Poi, ha continuato il Vescovo, Gesù chiede ai suoi: “Capite quello che ho fatto per voi?”, così come nell’istituire l’Eucaristia, aveva detto: “Questo è il mio corpo, che è per voi”. Tutto quello che Gesù fa è per e non contro, è per gli uomini, a loro favore, a beneficio, in aiuto, per far bene. E questo è l’esempio che ci ha dato: fare qualcosa di bene per gli altri. Lasciamo stare la vita passata, gli errori commessi, guardiamo al futuro, perché c’è la possibilità di una vita “nuova”. Basta fare il bene per qualcuno, ogni giorno.

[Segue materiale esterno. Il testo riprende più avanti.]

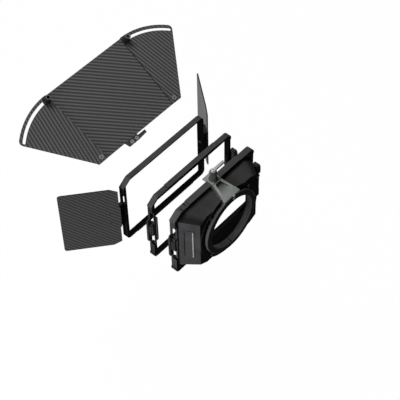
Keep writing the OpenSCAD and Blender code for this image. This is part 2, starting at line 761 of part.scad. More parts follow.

Toccante e significativo il momento della lavanda dei piedi, in cui il Vescovo, inginocchiato a terra, ha lavato, asciugato e baciato il piede di ognuno. E loro, i dodici detenuti che erano nella parte degli Apostoli, erano emozionati, contenti e molto partecipi. Al Padre Nostro si sono presi per mano, la Comunione l’hanno ricevuta sotto le due specie del pane e del vino. Diversi di loro avevano indossato la corona del Rosario al collo, i loro sguardi avevano una luce nuova. Uno di loro, nel prendere l’asciugamano, ha stretto la mano del Vescovo in un attimo di intesa breve come un lampo ma profonda e incisiva.
Alla fine il Vescovo ha detto: “E’ bello se dopo la benedizione quello che abbiamo vissuto qui insieme continua nella vita di tutti i giorni dove sono molte le occasioni per fare qualcosa per gli altri, per fare anche noi un piccolo bene per gli altri. Se facciamo questo, la nostra vita è già salvata, redenta; può darsi che si debba stare ancora qui dentro, ma la nostra vita ha preso un cammino nuovo!”. La Direttrice Irma Civitareale ha voluto ringraziare di cuore il Vescovo Antonazzo perché “è sempre presente tra noi anche se lontano fisicamente, e parla di noi anche agli altri perché capiscano e ricordino che il carcere è qui ed è una porzione della Diocesi, è come una piccola parrocchia”, reale e concreta. Alla fine la gioia era palpabile. Nel resto del Triduo Pasquale sarà il Cappellano Don Lorenzo, a celebrare per i reclusi, ma certamente resterà in loro la memoria e la gioia di questa giornata speciale. La comunità diocesana deve sentirsi unita a questa particolare porzione di chiesa e pregare per essa e con essa.